O segundo filme da série, ”As Crônicas de Nárnia: Príncipe Caspian”, se afasta um pouco daquela espiritualidade barata que marcava o primeiro filme e se concentra agora em uma shakespeariana sucessão de trono. Investe-se também na ação e em uma violência higiênica – para não atrapalhar a pipoca ou complicar a censura. Aposta-se mais uma vez na grandiosidade do espetáculo. Um espetáculo limitado ao exotismo proporcionado pelos efeitos - os verdadeiros responsáveis pela construção do realismo, já que os atores, a decupagem e o ritmo parecem secundários. “Príncipe Caspian” é de fato mais grandioso que seu antecessor. Mas não ajuda ter tantas seqüências chupadas do “Senhor dos Anéis” (a revolta das árvores, o rio e seus dedos, a fortaleza de pedra, a perseguição a cavalo), onde a expressão da pujança tecnológica-visual-sonora de Hollywood é muito mais hipnotizante.

Joy Division **

Produzido e dirigido por um fã confesso da banda, o documentário “Joy Division” se apresenta como uma espécie de discurso oficial sobre a trajetória deste que é um dos grupos mais importantes do new wave. Grant Gee (diretor de clipes do U2 ao Blur, e realizador do documentário “Meeting People Is Easy”, com base na turnê de “OK Computer”, do Radiohead) não se mostra interessado em revelações bombásticas, em levantar debates, cutucar polêmicas ou mesmo propor novas interpretações ao ideário da banda. A partir de entrevistas e depoimentos de remanescentes da grupo – Bernard Sumner (guitarrista), Peter Hook (baixista) e Stephen Morris (baterista) – e profissionais e amigos como Tony Wilson (produtor e co-fundador da Factory Records, gravadora que prensou os dois únicos álbuns deles), Annik Honoré (amante de Ian Curtis), Pete Shelley (do grupo Buzzcocks), e Anton Corbijn (autor da antológica foto em Manchester Apollo (1979) e diretor do filme “Control”), o que temos é um inventário saudosista, emotivo e “chapa branca”. Apesar de limitar possíveis vôos e experimentações, esta fidelidade ao discurso oficial do Joy Division tem obviamente o seu interesse.
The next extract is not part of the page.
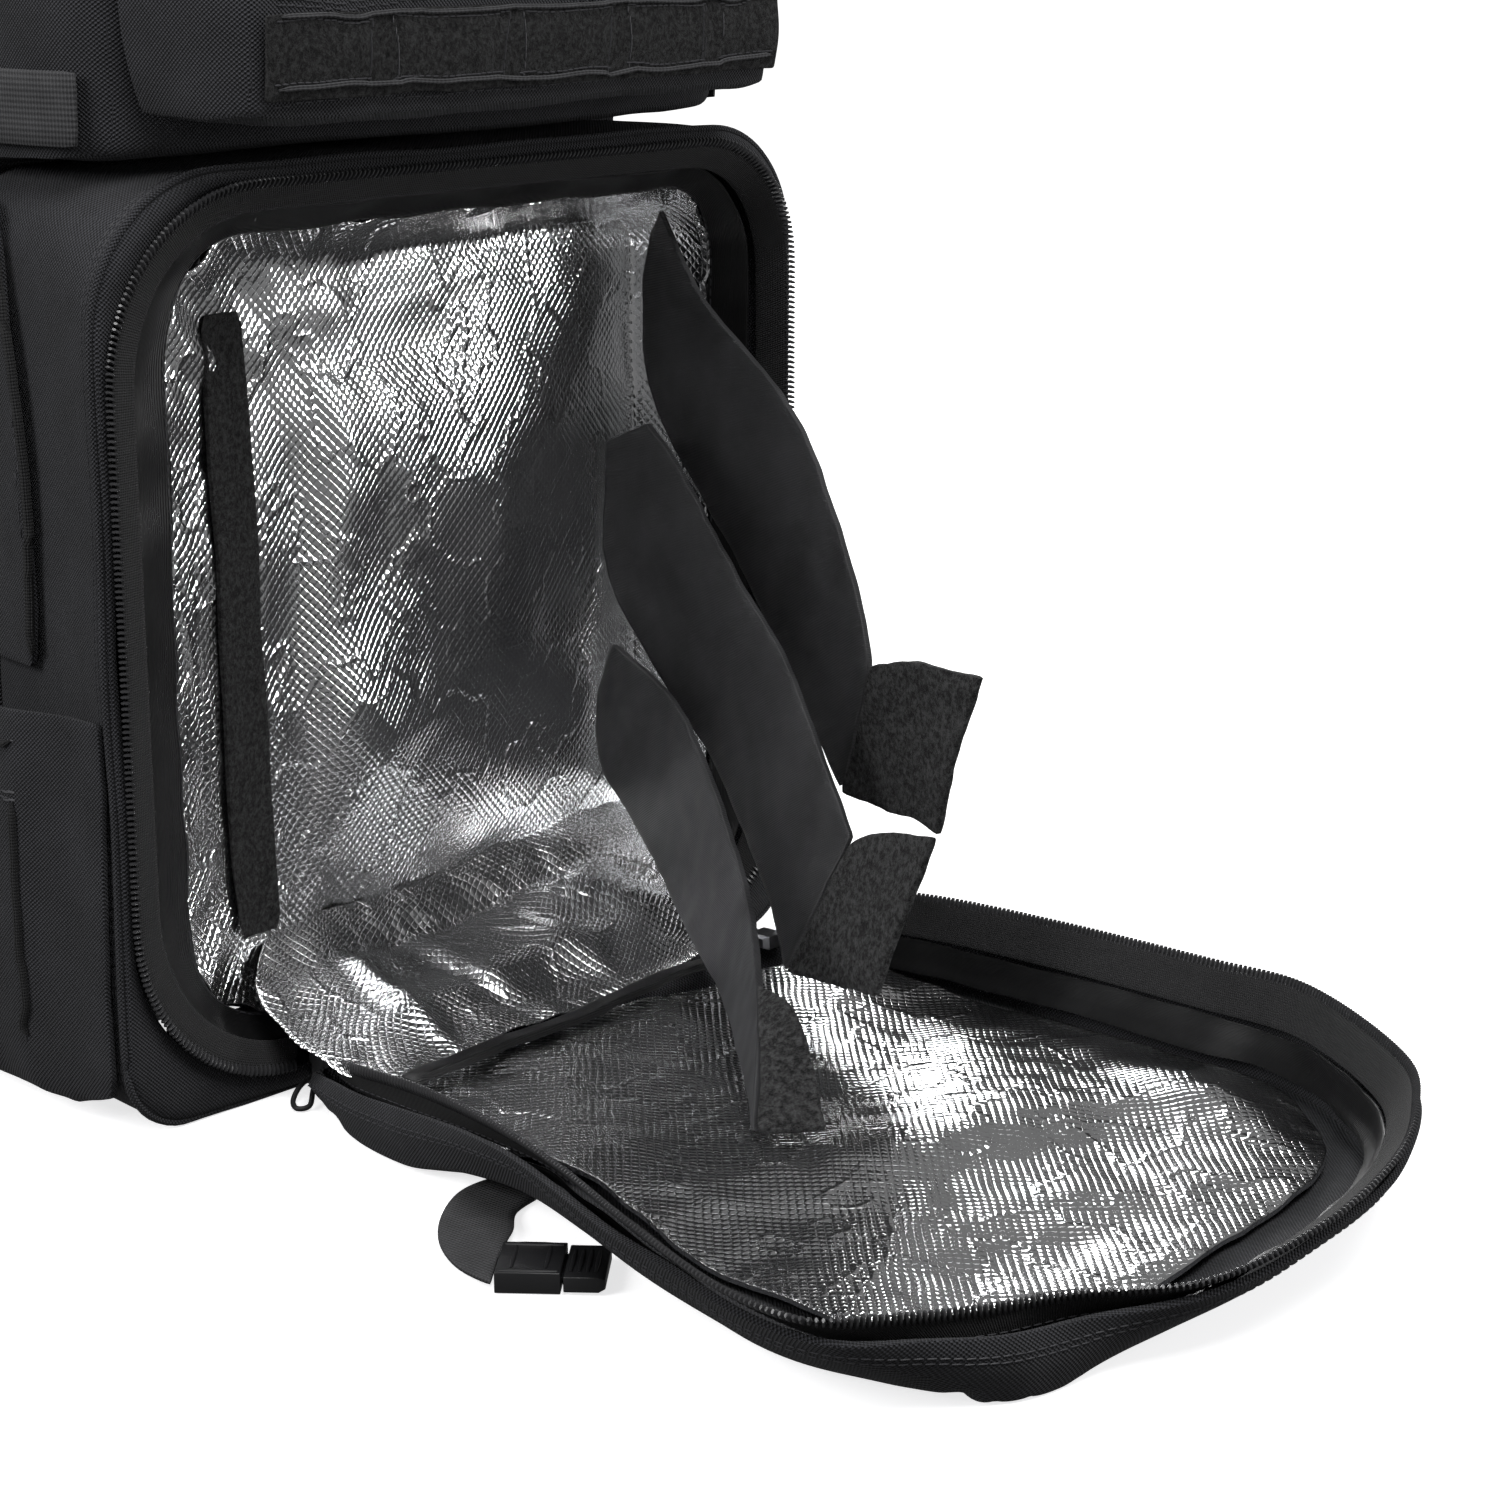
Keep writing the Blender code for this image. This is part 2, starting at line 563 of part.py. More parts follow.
def pocket_ring(z, grow=0.0):
    _, face, half, root = table(POCKET, z)
    ring = []
    outline = ((-root, None), (-half - 0.008, 0.42), (-half, 0.06), (-half + 0.006, 0.0), (-half * 0.5, -0.03),
               (0.0, -0.04), (half * 0.5, -0.03), (half - 0.006, 0.0), (half, 0.06), (half + 0.008, 0.42), (root, None),
               (root * 0.93, None), (root * 0.8, None), (root * 0.4, None), (-root * 0.4, None), (-root * 0.8, None),
               (-root * 0.93, None))
    for x, share in outline:
        back = front_y(x, z) - (0.0040 if abs(x) == root else 0.0016)
        ring.append((x + POCKET_MIDDLE * (share is not None), back if share is None else lerp(face, back, share) - grow, z))
    return ring


def pocket_face(x, z):
    """Depth of the pocket's front face."""
    ring = pocket_ring(z)[2:9]
    for a, b in zip(ring, ring[1:]):
        if x <= b[0]:
            return lerp(a[1], b[1], max(0.0, (x - a[0]) / (b[0] - a[0])))
    return ring[-1][1]


sheet("front_pocket", [pocket_ring(row[0]) for row in POCKET], -CLOTH, cloth, wrap=True, close_first=True)
panel_x = [-0.1165, -0.0950, -0.0590, -0.0210, 0.0170, 0.0550, 0.0890, 0.1080]
panel_rows = [[(x, pocket_face(x, z) - lift, z) for x in panel_x]
              for z, lift in ((0.3265, 0.0014), (0.3390, 0.0018), (0.3515, 0.0014))]
sheet("loop_panel", panel_rows, 0.0014, tape)
# Flap: depth, height and half width, from the body over the pocket's mouth to its lower edge
FLAP = (
    (None, 0.4465, 0.1180),
    (-0.0060, 0.4435, 0.1180),
    (-0.0215, 0.4400, 0.1150),
    (-0.0268, 0.4320, 0.1140),
    (-0.0305, 0.4200, 0.1140),
)
flap_rows = [[(half * t + POCKET_MIDDLE, front_y(half * t, z) - 0.0008 if depth is None else
               lerp(depth, front_y(0, z), max(0.0, abs(t) - 0.93) * 2.2) - 0.0012, z)
              for t in (-1, -0.93, -0.5, 0, 0.5, 0.93, 1)] for depth, z, half in FLAP]
sheet("front_pocket_flap", flap_rows, -0.0020, cloth)

# Outer face of the sides below the ledge: depth, half width on the left, half width on the right
SIDES = (
    (0.0000, 0.1562, 0.1587),
    (0.0350, 0.1502, 0.1517),
    (0.0730, 0.1468, 0.1468),
    (0.0950, 0.1454, 0.1454),
    (0.2050, 0.1454, 0.1454),
)
# Flat zipped side pocket: height, front depth, back depth
SIDE_POCKET = (
    (0.1500, 0.0440, 0.1600),
    (0.1540, 0.0410, 0.1650),
    (0.2050, 0.0410, 0.1650),
    (0.2500, 0.0460, 0.1650),
    (0.2900, 0.0540, 0.1630),
    (0.2960, 0.0600, 0.1580),
)
# Open bottle pocket: height, share of its full bulge
BOTTLE_POCKET = (
    (0.0060, 0.00),
    (0.0085, 0.45),
    (0.0200, 0.85),
    (0.0600, 1.00),
    (0.1050, 0.95),
    (0.1380, 0.85),
)
for name, side in (("left", -1), ("right", 1)):
    band = []
    for z in (0.3114, 0.3225, 0.3340):
        ring = body_ring(z, 0.0006)
        band.append([(abs(ring[j][0]) * side, ring[j][1], z) for j in (24, 25, 26, 27, 0, 1)])
    sheet("side_webbing_" + name, band, 0.0014 * -side, tape)
    panel = []
    for z, front, back in SIDE_POCKET:
        row = []
        for k in range(7):
            y = lerp(front, back, k / 6)
            swell = 0.0025 * math.sin(math.pi * k / 6) * (0.1502 < z < 0.2955)
            row.append((side * (table(SIDES, y)[1 if side < 0 else 2] + 0.0034 + swell), y, z))
        panel.append(row)
    sheet("side_pocket_" + name, panel, 0.0030 * -side, cloth)
    pouch = []
    for z, share in BOTTLE_POCKET:
        row = []
        for k in range(9):
            t = k / 8
            y = lerp(0.0060, 0.1640, t)
            bulge = 0.0034 + 0.0210 * share * math.sin(math.pi * t) ** 1.2
            row.append((side * (table(SIDES, y)[1 if side < 0 else 2] + bulge), y, z))
        pouch.append(row)
    sheet("bottle_pocket_" + name, pouch, 0.0025 * -side, cloth)

# Back panel's foam pad with an air channel down its middle: height, half width, share of its thickness
PAD = (
    (0.0300, 0.0900, 0.25),
    (0.0360, 0.1000, 0.80),
    (0.0600, 0.1050, 1.00),
    (0.1000, 0.1050, 1.00),
    (0.2980, 0.1050, 1.00),
    (0.3500, 0.1050, 1.00),
    (0.4050, 0.1050, 1.00),
    (0.4300, 0.0980, 0.80),
    (0.4360, 0.0880, 0.25),
)
pad_rows = []
for z, half, share in PAD:
    back = table(BODY, z)[3] + 0.0010
    outline = ((-1, 0), (-1, 0.5), (-0.92, 0.9), (-0.6, 1), (-0.2, 0.9), (0, 0.45), (0.2, 0.9), (0.6, 1), (0.92, 0.9),
               (1, 0.5), (1, 0))
    pad_rows.append([(half * a, back + 0.018 * share * b, z) for a, b in outline])
solid("back_pad", pad_rows, cloth)

# Shoulder straps: foam pads, then webbing through a ladder lock to the base's back corner
STRAP = (
    (0.048, 0.2048, 0.4520),
    (0.048, 0.2220, 0.4530),
    (0.052, 0.2350, 0.4440),
    (0.060, 0.2410, 0.4200),
    (0.070, 0.2420, 0.3700),
    (0.085, 0.2400, 0.3000),
    (0.098, 0.2370, 0.2200),
    (0.102, 0.2350, 0.1700),
)
STRAP_WEBBING = (
    (0.103, 0.2350, 0.1687),
    (0.108, 0.2330, 0.1300),
    (0.120, 0.2230, 0.0850),
    (0.127, 0.2068, 0.0450),
)
for name, side in (("left", -1), ("right", 1)):
    path = [(x * side, y, z) for x, y, z in STRAP]
    pad = [(-0.0325, -0.003), (-0.029, -0.006), (0.029, -0.006), (0.0325, -0.003), (0.0325, 0.003), (0.029, 0.006),
           (-0.029, 0.006), (-0.0325, 0.003)]
    sweep("shoulder_strap_" + name, smooth(path, 2), pad,
          lambda p: (0, min(1.0, (p[1] - 0.2080) / 0.030), max(0.0, (p[2] - 0.4200) / 0.030)), cloth)
    path = [(x * side, y, z) for x, y, z in STRAP_WEBBING]
    sweep("strap_webbing_" + name, path, bar(0.0125, 0.0008), (0, 1, 0.3), tape)
    x, y, z = 0.1045 * side, 0.2343, 0.1560
    frame = [(x + a, y + b, z) for a, b in ((-0.0170, -0.0042), (0.0170, -0.0042), (0.0170, 0.0042), (-0.0170, 0.0042))]
    sweep("ladder_lock_" + name, frame, bar(0.0020, 0.0080), (0, 0, 1), plastic, wrap=True)

# Grab handle: a webbing arch sewn on the top
arch = [(-0.0660, 0.146, 0.5212), (-0.0540, 0.146, 0.5212), (-0.0460, 0.146, 0.5260), (-0.0340, 0.146, 0.5400),
        (0.0000, 0.146, 0.5480), (0.0340, 0.146, 0.5400), (0.0460, 0.146, 0.5260), (0.0540, 0.146, 0.5212),
        (0.0660, 0.146, 0.5212)]
sweep("grab_handle", arch, bar(0.0110, 0.0014), lambda p: (p[0], 0, p[2] - 0.35), tape)

# Closed main zip's slider and pull, on the left side
sweep("main_zip_slider", [(-0.1473, y, 0.4578) for y in (0.0900, 0.0920, 0.0990, 0.1010)],
      [(-0.0014, -0.0040), (0.0010, -0.0040), (0.0016, 0.0), (0.0010, 0.0040), (-0.0014, 0.0040)], (0, 0, 1), steel)
sweep("main_zip_pull", [(-0.1477, 0.0950, z) for z in (0.4525, 0.4300)], bar(0.0030, 0.0006), (1, 0, 0), steel)

# Cool box zip's two sliders with their tabs and cord loops
SLIDERS = {
    "near": (-0.0868, -0.0755, -0.0075, 0.0120),
    "far": (0.0885, 0.0998, -0.0460, 0.0178),
}
for name, (left, right, y, z) in SLIDERS.items():
    stations = ((left, 0.7), (left + 0.002, 1.0), (right - 0.002, 1.0), (right, 0.7))
    solid("zip_slider_" + name, [[(x, y + a * k, z + b * k) for a, b in bar(0.0046, 0.0024)] for x, k in stations],
          steel)
sweep("zip_pull_near", [(-0.0876, -0.0092, z) for z in (0.0150, 0.0074)], bar(0.0024, 0.0004), (1, 0, 0), steel)
sweep("zip_pull_far", [(0.0940, -0.0408, 0.0185), (0.0942, -0.0345, 0.0215)], bar(0.0024, 0.0004), (0, -0.3, 1), steel)


def cord(name, path, radius):
    """A free cord: a round tube through its path, its ends closed."""
    curve = bpy.data.curves.new(name, "CURVE")
    curve.dimensions = "3D"
    curve.bevel_depth = radius
    curve.bevel_resolution = 2
    curve.use_fill_caps = True
    spline = curve.splines.new("POLY")
    spline.points.add(len(path) - 1)
    for point, place in zip(spline.points, path):
        point.co = (place[0], place[1] - BASE_MIDDLE, place[2], 1.0)
    result = bpy.data.objects.new(name, curve)
    bpy.context.scene.collection.objects.link(result)
    curve.materials.append(material(name, BLACK_TAPE, 0.9))


cord("pull_cord_near", smooth([(-0.0893, -0.0080, 0.0070), (-0.0950, -0.0085, 0.0050), (-0.1000, -0.0110, 0.0022),
                               (-0.1025, -0.0160, 0.0016), (-0.0985, -0.0175, 0.0018), (-0.0935, -0.0135, 0.0045),
                               (-0.0893, -0.0108, 0.0072)], 3), 0.0009)
cord("pull_cord_far", smooth([(0.0926, -0.0336, 0.0220), (0.0918, -0.0290, 0.0260), (0.0928, -0.0265, 0.0320),
                              (0.0955, -0.0265, 0.0325), (0.0968, -0.0290, 0.0270), (0.0958, -0.0336, 0.0220)], 3),
     0.0009)

# Strap on the floor from under the lid, its end in a fastened side-release buckle
LID_STRAP = (
    (-0.1000, -0.1050, 0.0016, -0.1000, -0.1260, 0.0016),
    (-0.1160, -0.1055, 0.0018, -0.1130, -0.1290, 0.0018),
    (-0.1420, -0.1250, 0.0032, -0.1240, -0.1400, 0.0032),
    (-0.1560, -0.1480, 0.0040, -0.1350, -0.1470, 0.0040),
    (-0.1574, -0.1646, 0.0042, -0.1404, -0.1507, 0.0042),
)
sheet("lid_strap", ruled(LID_STRAP, 2, 2), 0.0014, tape)
START = Vector((-0.1485, -0.1580, 0.0036))
ALONG = Vector((0.632, -0.775, 0.0))
ACROSS = Vector((0.775, 0.632, 0.0))
frame = [START + ALONG * 0.0100 + ACROSS * a + Vector((0, 0, b))
         for a, b in ((-0.0108, -0.0024), (0.0108, -0.0024), (0.0108, 0.0024), (-0.0108, 0.0024))]
sweep("buckle_body", frame, bar(0.0009, 0.0095), ALONG, plastic, wrap=True)
latch = ((0.0060, 0.0060, 0.0006), (0.0120, 0.0085, 0.0008), (0.0200, 0.0085, 0.0008), (0.0200, 0.0115, 0.0024),
         (0.0300, 0.0115, 0.0024), (0.0320, 0.0105, 0.0016))
solid("buckle_latch", [[START + ALONG * (s + (0.0004 if half > 0.010 else 0.0)) + ACROSS * a + Vector((0, 0, b))
                        for a, b in bar(half, thick)] for s, half, thick in latch], plastic)
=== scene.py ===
"""Looks of an open gym backpack: woven nylon, embossed foil, zips, loop tape and webbing."""
import math

import bmesh
import bpy
import numpy as np
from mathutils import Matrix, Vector, noise
from mathutils.bvhtree import BVHTree


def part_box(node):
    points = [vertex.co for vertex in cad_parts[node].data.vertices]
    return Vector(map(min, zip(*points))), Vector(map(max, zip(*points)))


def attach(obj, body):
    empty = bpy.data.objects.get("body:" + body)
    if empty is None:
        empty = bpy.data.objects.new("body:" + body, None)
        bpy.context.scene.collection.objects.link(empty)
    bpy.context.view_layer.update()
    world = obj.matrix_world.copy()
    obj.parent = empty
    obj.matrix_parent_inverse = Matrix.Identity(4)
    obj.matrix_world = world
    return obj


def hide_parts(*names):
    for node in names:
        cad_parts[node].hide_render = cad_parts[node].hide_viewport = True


# Blender's noise starts from the clock unless it is given a seed: with one, the folds come out the same
# in every run.
noise.seed_set(11)

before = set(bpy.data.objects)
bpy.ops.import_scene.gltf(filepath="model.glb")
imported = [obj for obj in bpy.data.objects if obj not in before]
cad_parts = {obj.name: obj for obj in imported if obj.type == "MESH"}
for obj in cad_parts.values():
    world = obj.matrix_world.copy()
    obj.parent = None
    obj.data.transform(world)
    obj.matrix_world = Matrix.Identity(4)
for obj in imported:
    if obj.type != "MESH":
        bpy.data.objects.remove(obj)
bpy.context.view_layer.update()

# The camera stands low at the front left and looks along the open lid. It is solved from the
# straight edges of the box and the lid.
camera = bpy.data.cameras.new("camera")
camera.lens, camera.sensor_width = 78.83, 36.0
viewpoint = bpy.data.objects.new("camera", camera)
bpy.context.scene.collection.objects.link(viewpoint)
viewpoint.location = (-0.750, -0.9372, 0.3964)
viewpoint.rotation_euler = (math.radians(90 - 15.24), 0, math.radians(-48.03))
bpy.context.scene.camera = viewpoint

# Studio: a pale seamless floor that glows with painted light, whiter away from the bag, and four soft
# boxes: one large overhead, one at each side of the front, and one behind whose light the lid's foil
# mirrors.


class Value:
    """A shader socket that takes part in ordinary arithmetic."""

    def __init__(self, look, socket):
        self.look, self.socket = look, socket

    def join(self, operation, *others, swap=False):
        terms = [self, *others][::-1] if swap else [self, *others]
        node = self.look.node("ShaderNodeMath", {"operation": operation}, dict(enumerate(terms)))
        return Value(self.look, node.outputs[0])

    def __add__(self, other): return self.join("ADD", other)
    def __radd__(self, other): return self.join("ADD", other)
    def __sub__(self, other): return self.join("SUBTRACT", other)
    def __rsub__(self, other): return self.join("SUBTRACT", other, swap=True)
    def __mul__(self, other): return self.join("MULTIPLY", other)
    def __rmul__(self, other): return self.join("MULTIPLY", other)
    def __truediv__(self, other): return self.join("DIVIDE", other)
    def __abs__(self): return self.join("ABSOLUTE")
    def sin(self): return self.join("SINE")
    def max(self, other): return self.join("MAXIMUM", other)
    def power(self, other): return self.join("POWER", other)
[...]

No mais, como bem disse o Cléber Eduardo lá na Cinética, “Joy Division” é um filme frágil em suas escolhas e forte em seus efeitos. Em sua curta, porém fundamental existência, o Joy Division se tornou um dos combos mais inspirados da história do rock. Onde os punks eram luta e destruição, o Joy Division era contemplação e desespero - Tony Wilson descreve brilhantemente essa mudança como uma passagem do “fuck!” para o “I’m fucked!” O resgate de imagens raras de apresentações da banda na Granada TV (1978) e na BBC (1979) valem o ingresso e confirmam o curto circuito poderoso e cativante que o Joy Division trouxe ao rock. Guitarras em timbres estranhos, um baixo alto e distorcido, uma bateria rápida de som “achatado”, intervenções gélidas do teclado, e a voz grave de Curtis cantando pequenos e assustadores contos psicóticos. Poucas bandas encararam com tanta honestidade e sensibilidade sentimentos tão difíceis de serem assimilados e transmitidos.